The Italian Consulate General in Miami and the one in San Francisco have organized an interesting program of initiatives in their respective areas dedicated to Dante Alighieri on the occasion of the Week of the Italian Language.

An exhibition on fashion at the time of Dante Alighieri was hosted by the Marangoni Institute and produced in collaboration with ODLI, the City of Narni and the Associazione Corsa all’Anello. The exhibition of medieval costumes was then taken to Florida Atlantic University (FAU) where it will remain until the middle of December. At the same time, a virtual lesson was organized by the professor of costume history, Sara Paci Piccolo, entitled “Weren’t Dante’s devils fashionably dressed? Temptations and damnations in medieval iconographies”.
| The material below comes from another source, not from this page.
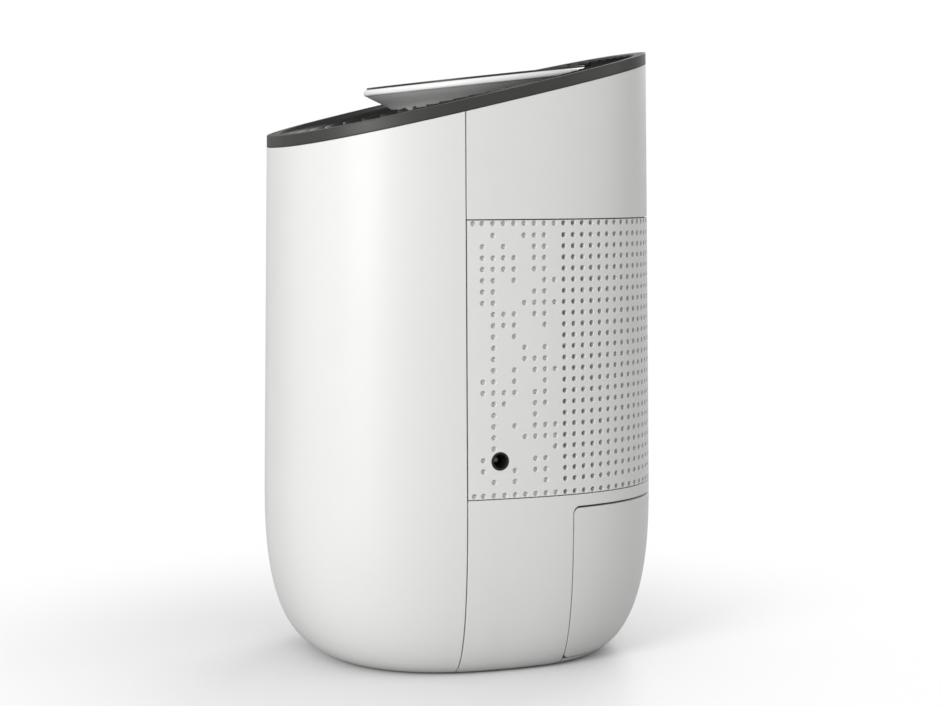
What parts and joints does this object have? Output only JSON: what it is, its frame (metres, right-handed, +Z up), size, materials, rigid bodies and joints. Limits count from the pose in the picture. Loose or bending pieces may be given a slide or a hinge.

The journalist and writer, Aldo Cazzullo, author of a number of publications on Dante also spoke about the Great Poet. A competition for students of Italian who were asked to invent an “impossible” interview with one of Dante’s characters and produce a video of it was a huge success. The best videos were selected and awarded by a special committee.

The Miami Consulate also organized an ideal concert on the text of the sonnet “Tanto gentile e tanto onesta pare”, sung by over 90 students of Italian, directed by the pianist Barbara Salani and the tenor Carlos de Antonis. Among the other initiatives planned for the Week of the Italian Language was the donation of a copy of the Divine Comedy in a bilingual edition with the texts facing in Italian and English, to all the public libraries in Miami-Dade County, produced with the support of the Dante Alighieri Society of Miami.

Finally, an exhibition was organized in Niceville by the Association of the families of Italian soldiers in service at the interforce base in Eglin (Okaloosa County). The exhibition, entitled “Diving into Comedy. An illustrative art exhibition of Dante’s Divine Comedy”, was hosted at the Mattie Keller Arts Center of Northwest Florida State College and presented minor works from the Uffizi Gallery and the Trivulziana Library of Castello Sforzesco in Milan, alongside works by the students of two local primary schools.

In San Francisco, the program of the Week of the Italian Language was organized by the Italian Institute of Culture in collaboration with the Italian Consulate General in San Francisco, and opened with the virtual exhibition of works by 150 Italian artists (including street artists, cartoonists, contemporary graphic novelists) “Dante Plus 700”, curated by Marco Miccoli and produced by Bonobolabo, Ravenna.  The Week was also the occasion for the official launch of the project “Italy: New Italian Writing in translation”, produced and edited by the IIC of San Francisco under the direction of Marco Cassini. The project consists of a digital and hardcopy volume with the translations of 9 selections by contemporary Italian authors whose texts have never before been translated into English. The book, which can be downloaded free on the website of the IIC, was illustrated just for this project by Roman artists and graphic designers, and was published in a hardcopy version of 200 copies, which will be sent to publishing companies in the U.S., university departments and translation centers, with the intent of stimulating the translation of Italian texts.

The program of the Week of the Italian Language then continued with the online presentation by Gianrico Carofiglio of the English edition of his novel “Three O’clock in the Morning” and the showing at the Castro Theater, one of the historic movie houses of San Francisco, of the film “Dante’s Inferno” from 1911, directed by Bertolini, Padovan and Liguoro, restored by the Cineteca di Bologna. The sound track was produced live ad hoc for the event by the Sasha Jacobsen Quintet; the intertitles are recited in English and Italian by Steve Siegelmann.

Finally, for the program of initiatives devoted to children, the IIC of San Francisco, in collaboration with the IIC of Chicago and the Scholastic Direction of the Consulate commissioned the Teatro Verde in Rome to produce a series of episodes of theater for children aged 3 to 6, the “Contafavole” (Storyteller), to help keep the use of the Italian language alive, especially in mixed families.